Friday, February 8, 2008

Rusty Todd: The fate of civic information as the media fragment

Picking up where Wanda Cash left off, figuratively and literally, UT journalism professor Rusty Todd posed a question during his lecture Wednesday: Does democracy really need the press? How central is a good and honest and effective news media—a news media focused on public affairs reporting and civic information—to the preservation of freedom and maintenance of government?

The answer, he suggested, may be more complex than we think, and it might challenge our dominant idea—indeed, the very starting point from which we consider journalism’s purpose and place in the public sphere—that good democracy is dependent on good journalism. “This bothers the hell out of me because I spent most of my adult life thinking the answer is yes,” Todd said.

Why such worries? As he has studied journalism’s past, Todd has found that “some of this country’s ‘finest moments’ came during times of irresponsibility on the part of the press.” So, even as hard news goes soft, and Britney Spears and Michael Vick drown out reporting about schools and the environment, Todd sees the present spike in political participation as evidence that, well, maybe public affairs news doesn’t matter like we thought it did. Perish the thought. What’s more likely, however, is that we have more “drones,” as he calls them: uninformed folks who get involved and vote.

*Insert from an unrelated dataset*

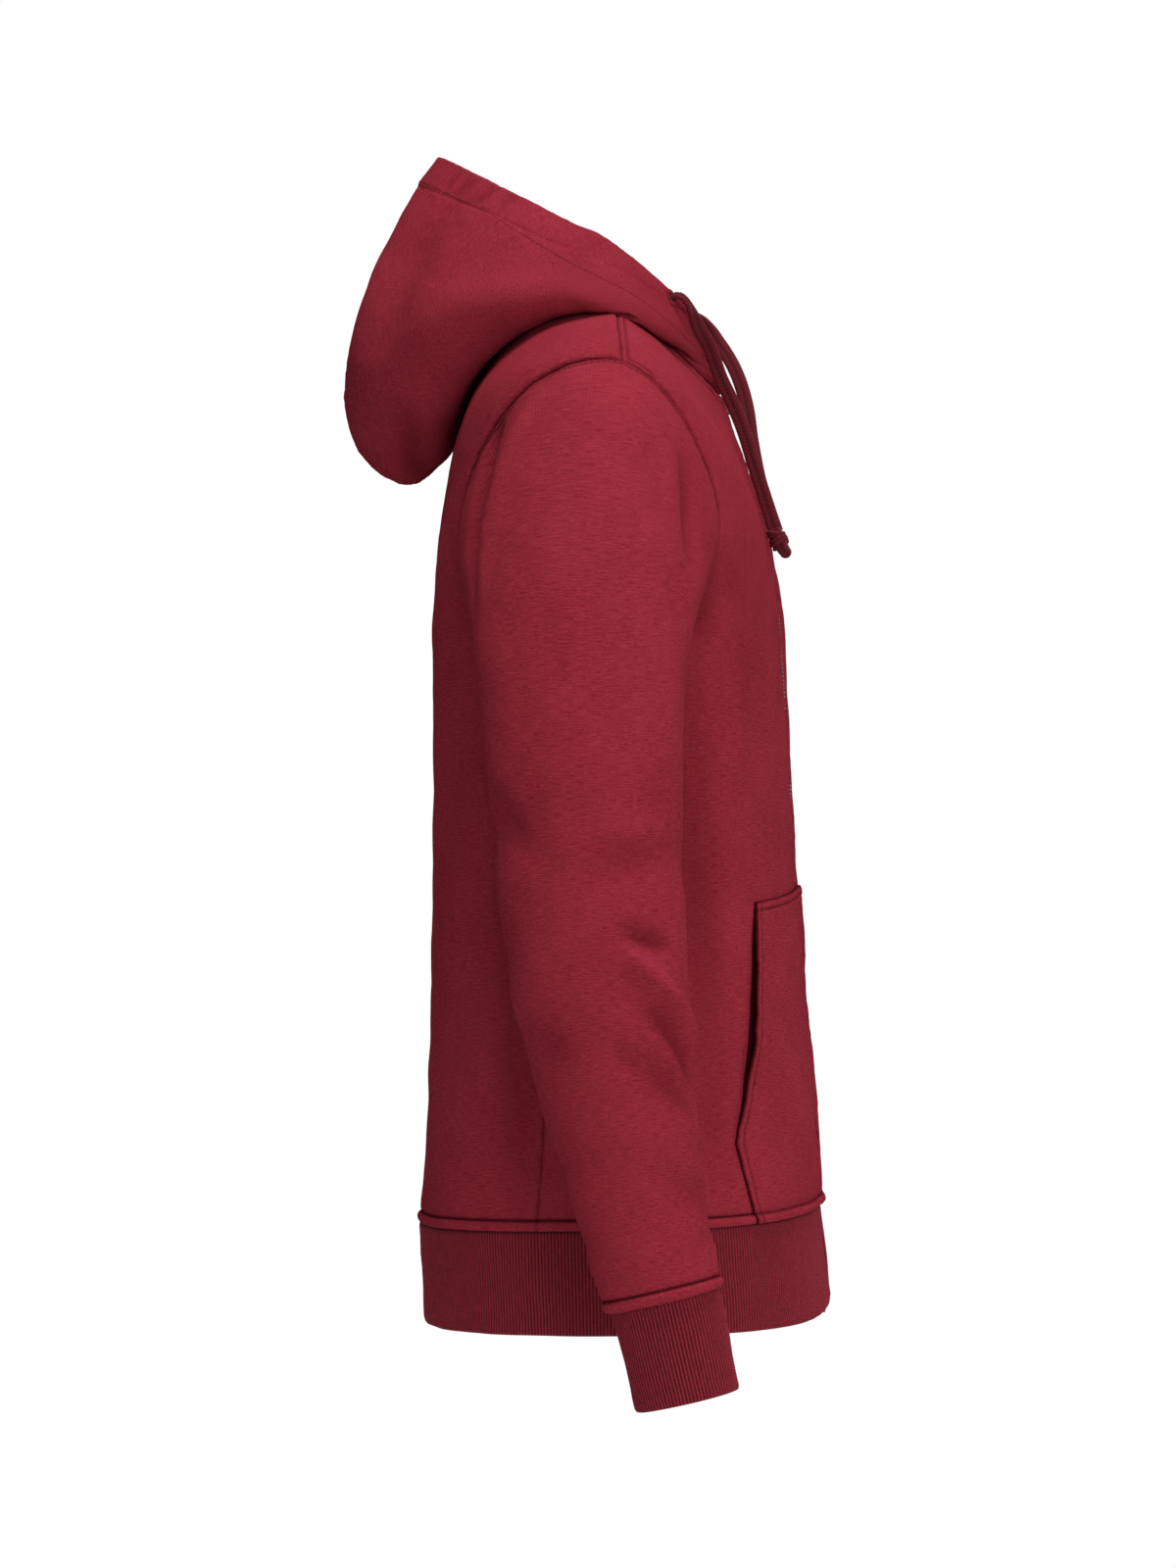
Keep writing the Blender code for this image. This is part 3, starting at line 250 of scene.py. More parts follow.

But what of the future of news? (It’s worth mentioning here Rusty’s definition of news: “Stuff you need to know, but you don’t know you need to know it.”) First and foremost: “Newspapers eventually will die, and they will die when their readers die.” He cites as the National Observer, a smart weekly paper around during the 1960s and 70s; it had one of the highest subscriber-retention rates around, but it also had one of the lowest new-subscriber rates because its high cost. So, as its older readers eventually died, so did the paper.

Next: “We’re going to gather news all the time. The news cycle is dead.” Think of news as one continuous RSS feed, although there will still exist “structured” products—such as story packages—that appear on, say, TV broadcasts. But the trend will be toward a fluid, always-updating flow of information, aimed toward increasingly specialized audiences.

Speaking of which, an obvious point from Rusty: The mass media are scrambling to figure out to reach the increasingly fractured audience. Consumers are cracking, cracking, cracking into ever-smaller niches, so in the future information will be gathered once and sold many times via multiple media to multiple audiences. (Something like this has happened in the past with specialized financial news wires, but it’s becoming more apparent in media convergence today.) It’s the Long Tail at work in news: “If you can find a tail that’s profitable, you don’t really care about the big bulge.”

In the future, he said, the market for national public affairs news will shrink but remain viable. One interesting twist has been the way in which news media today are turning Election 2008 into an “American Gladiator” style contest of this character vs. that character. Rusty considers this framing of politics as sport an entertainment as a last-ditch—and possibly successful?—attempt at hanging on to a mass audience for public affairs news.

The puzzle, he said, is getting civic information to these mini-audiences without resorting to gladiator-style reporting, even as aggregation online (think of Google and Yahoo news personalization) make it easier than ever to avoid public affairs journalism. Perhaps the upshot to all this “new” media, ironically enough, is a return to something akin to the “old” news media of the 1800s: fragmented, partisan, and hucksterish. “I’m afraid where we’re headed is back to the pre-mass media age where public affairs journalism is only read by the elite,” Rusty said.

Is that any way to run a democracy? I guess we’ll find out.

("Disclaimer" of sorts: I am the teaching assistant for Rusty's copy editing class.)